**Information shown**
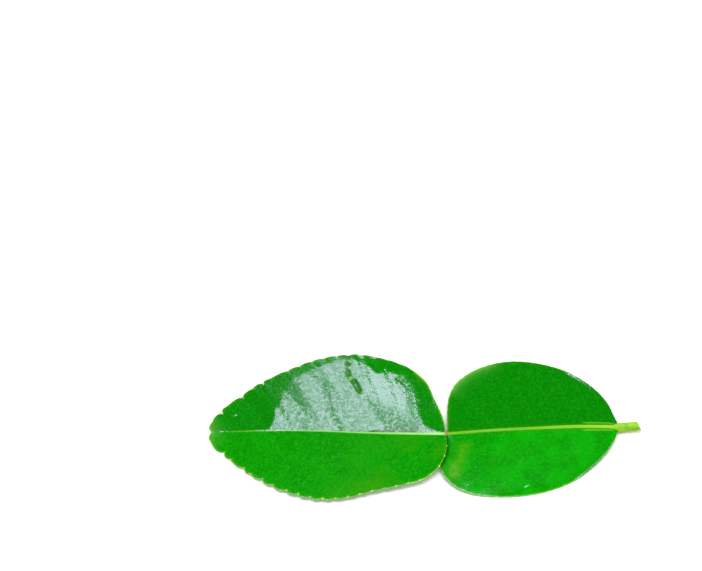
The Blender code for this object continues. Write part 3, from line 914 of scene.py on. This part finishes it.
rng = np.random.default_rng(24)
gland_points, gland_sizes = [], []
for plan, scale in ((BLADE, 1.0), (WING, 0.55)):
    notches = np.arange(1, plan["scallops"] - 1) / plan["scallops"]
    for side in (-1, 1):
        points = lamina_surface(plan, notches, np.full(len(notches), side * 1.0))[0]
        points[:, 2] += LAMINA / 2
        gland_points.append(points + JOINT)
        gland_sizes.append(GLAND * scale * rng.uniform(0.5, 1.1, len(notches)))
glands = grown(
    "margin_glands", gland_tree(), np.concatenate(gland_points), [],
    {"size": np.concatenate(gland_sizes)},
    {"Roundness": 2, "Flatness": 0.75, "Seed": 5, "Skin": gland_skin()})
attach(glands, "root")
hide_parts("leaf")

# Surface, light and camera
# A white surface under one large soft lamp straight above, which the raised half of the blade
# mirrors to the eye, with a lamp that only the curled rim mirrors, pale panels on all four sides
# and a weak broad light from the front.

floor_mesh = bpy.data.meshes.new("floor")
reach = 2.0
floor_mesh.from_pydata(
    [(x, y, -0.02 * MM) for x, y in ((-reach, -reach), (reach, -reach), (reach, reach), (-reach, reach))],
    [], [(0, 1, 2, 3)])
floor = bpy.data.objects.new("floor", floor_mesh)
bpy.context.scene.collection.objects.link(floor)
paper = bpy.data.materials.new("white_surface")
paper.use_nodes = True
for socket, value in (
    ("Base Color", (0.72, 0.74, 0.60, 1)), ("Roughness", 0.9), ("Specular IOR Level", 0),
    ("Emission Color", (1, 1, 1, 1)), ("Emission Strength", 0.02),
):
    paper.node_tree.nodes["Principled BSDF"].inputs[socket].default_value = value
floor_mesh.materials.append(paper)


def lamp(name, place, aim, size, power, colour, mirrored, lights=True):
    """A flat lamp that the leaf may mirror, and that may light it."""
    light = bpy.data.lights.new(name, "AREA")
    light.shape = "RECTANGLE"
    light.size, light.size_y = size
    light.energy = power
    light.color = colour
    holder = bpy.data.objects.new(name, light)
    holder.location = place
    holder.rotation_euler = (Vector(aim) - Vector(place)).to_track_quat("-Z", "Y").to_euler()
    holder.visible_glossy = mirrored
    holder.visible_diffuse = lights
    bpy.context.scene.collection.objects.link(holder)


LAMP_BLUE = (0.74, 0.70, 1.0)
WHITE = (1.0, 1.0, 1.0)
lamp("overhead", (-0.06, -0.04, 0.95), (-0.06, -0.0399, 0), (0.68, 0.32), 11.2, LAMP_BLUE, True)
lamp("right_rim", (0.62, -0.06, 0.95), (0.62, -0.0599, 0), (0.45, 0.28), 6.5, LAMP_BLUE, True, False)
for side, (across, along) in enumerate(((1, 0), (0, 1), (-1, 0), (0, -1))):
    place = (1.1 * across, 1.1 * along, 0.42)
    lamp("side_panel_%d" % side, place, (0, 0, 0.1), (1.4, 0.4), 1.2, WHITE, True)
lamp("front_fill", (0, -0.9, 0.62), (0, 0, 0), (0.8, 0.8), 2.5, WHITE, False)
lamp("back_fill", (0.2, 0.95, 0.55), (0, 0, 0), (0.5, 0.3), 6.5, WHITE, False)

world = bpy.data.worlds.new("studio")
world.use_nodes = True
bpy.context.scene.world = world
tree = world.node_tree
sky = tree.nodes["Background"]
rays = add_node(tree, "ShaderNodeLightPath")
strength = add_node(
    tree, "ShaderNodeMix", {0: rays.outputs["Is Camera Ray"], 2: 0.75, 3: 1.0}, data_type="FLOAT")
tree.links.new(strength.outputs[0], sky.inputs["Strength"])
sky.inputs["Color"].default_value = (1, 1, 1, 1)
world.cycles_visibility.glossy = False

camera_data = bpy.data.cameras.new("camera")
camera_data.lens = 85
camera_data.sensor_width = 36
camera = bpy.data.objects.new("camera", camera_data)
camera.location = (-0.02004, -0.21161, 0.39802)
camera.rotation_euler = (math.radians(33), 0, 0)
bpy.context.scene.collection.objects.link(camera)
bpy.context.scene.camera = camera
bpy.context.scene.view_settings.view_transform = "Standard"
bpy.context.scene.view_settings.look = "None"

**Task to carry out**
Give back the whole listing, word for word.

**Exercise output**
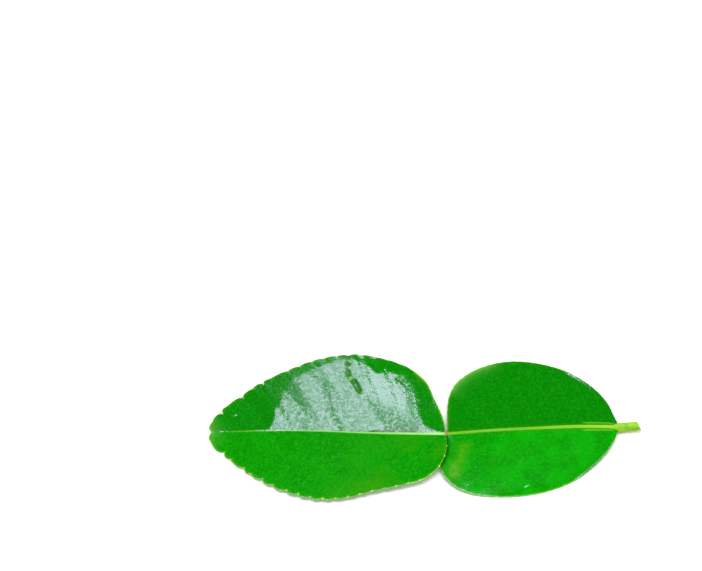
The Blender code for this object continues. Write part 3, from line 914 of scene.py on. This part finishes it.
rng = np.random.default_rng(24)
gland_points, gland_sizes = [], []
for plan, scale in ((BLADE, 1.0), (WING, 0.55)):
    notches = np.arange(1, plan["scallops"] - 1) / plan["scallops"]
    for side in (-1, 1):
        points = lamina_surface(plan, notches, np.full(len(notches), side * 1.0))[0]
        points[:, 2] += LAMINA / 2
        gland_points.append(points + JOINT)
        gland_sizes.append(GLAND * scale * rng.uniform(0.5, 1.1, len(notches)))
glands = grown(
    "margin_glands", gland_tree(), np.concatenate(gland_points), [],
    {"size": np.concatenate(gland_sizes)},
    {"Roundness": 2, "Flatness": 0.75, "Seed": 5, "Skin": gland_skin()})
attach(glands, "root")
hide_parts("leaf")

# Surface, light and camera
# A white surface under one large soft lamp straight above, which the raised half of the blade
# mirrors to the eye, with a lamp that only the curled rim mirrors, pale panels on all four sides
# and a weak broad light from the front.

floor_mesh = bpy.data.meshes.new("floor")
reach = 2.0
floor_mesh.from_pydata(
    [(x, y, -0.02 * MM) for x, y in ((-reach, -reach), (reach, -reach), (reach, reach), (-reach, reach))],
    [], [(0, 1, 2, 3)])
floor = bpy.data.objects.new("floor", floor_mesh)
bpy.context.scene.collection.objects.link(floor)
paper = bpy.data.materials.new("white_surface")
paper.use_nodes = True
for socket, value in (
    ("Base Color", (0.72, 0.74, 0.60, 1)), ("Roughness", 0.9), ("Specular IOR Level", 0),
    ("Emission Color", (1, 1, 1, 1)), ("Emission Strength", 0.02),
):
    paper.node_tree.nodes["Principled BSDF"].inputs[socket].default_value = value
floor_mesh.materials.append(paper)


def lamp(name, place, aim, size, power, colour, mirrored, lights=True):
    """A flat lamp that the leaf may mirror, and that may light it."""
    light = bpy.data.lights.new(name, "AREA")
    light.shape = "RECTANGLE"
    light.size, light.size_y = size
    light.energy = power
    light.color = colour
    holder = bpy.data.objects.new(name, light)
    holder.location = place
    holder.rotation_euler = (Vector(aim) - Vector(place)).to_track_quat("-Z", "Y").to_euler()
    holder.visible_glossy = mirrored
    holder.visible_diffuse = lights
    bpy.context.scene.collection.objects.link(holder)


LAMP_BLUE = (0.74, 0.70, 1.0)
WHITE = (1.0, 1.0, 1.0)
lamp("overhead", (-0.06, -0.04, 0.95), (-0.06, -0.0399, 0), (0.68, 0.32), 11.2, LAMP_BLUE, True)
lamp("right_rim", (0.62, -0.06, 0.95), (0.62, -0.0599, 0), (0.45, 0.28), 6.5, LAMP_BLUE, True, False)
for side, (across, along) in enumerate(((1, 0), (0, 1), (-1, 0), (0, -1))):
    place = (1.1 * across, 1.1 * along, 0.42)
    lamp("side_panel_%d" % side, place, (0, 0, 0.1), (1.4, 0.4), 1.2, WHITE, True)
lamp("front_fill", (0, -0.9, 0.62), (0, 0, 0), (0.8, 0.8), 2.5, WHITE, False)
lamp("back_fill", (0.2, 0.95, 0.55), (0, 0, 0), (0.5, 0.3), 6.5, WHITE, False)

world = bpy.data.worlds.new("studio")
world.use_nodes = True
bpy.context.scene.world = world
tree = world.node_tree
sky = tree.nodes["Background"]
rays = add_node(tree, "ShaderNodeLightPath")
strength = add_node(
    tree, "ShaderNodeMix", {0: rays.outputs["Is Camera Ray"], 2: 0.75, 3: 1.0}, data_type="FLOAT")
tree.links.new(strength.outputs[0], sky.inputs["Strength"])
sky.inputs["Color"].default_value = (1, 1, 1, 1)
world.cycles_visibility.glossy = False

camera_data = bpy.data.cameras.new("camera")
camera_data.lens = 85
camera_data.sensor_width = 36
camera = bpy.data.objects.new("camera", camera_data)
camera.location = (-0.02004, -0.21161, 0.39802)
camera.rotation_euler = (math.radians(33), 0, 0)
bpy.context.scene.collection.objects.link(camera)
bpy.context.scene.camera = camera
bpy.context.scene.view_settings.view_transform = "Standard"
bpy.context.scene.view_settings.look = "None"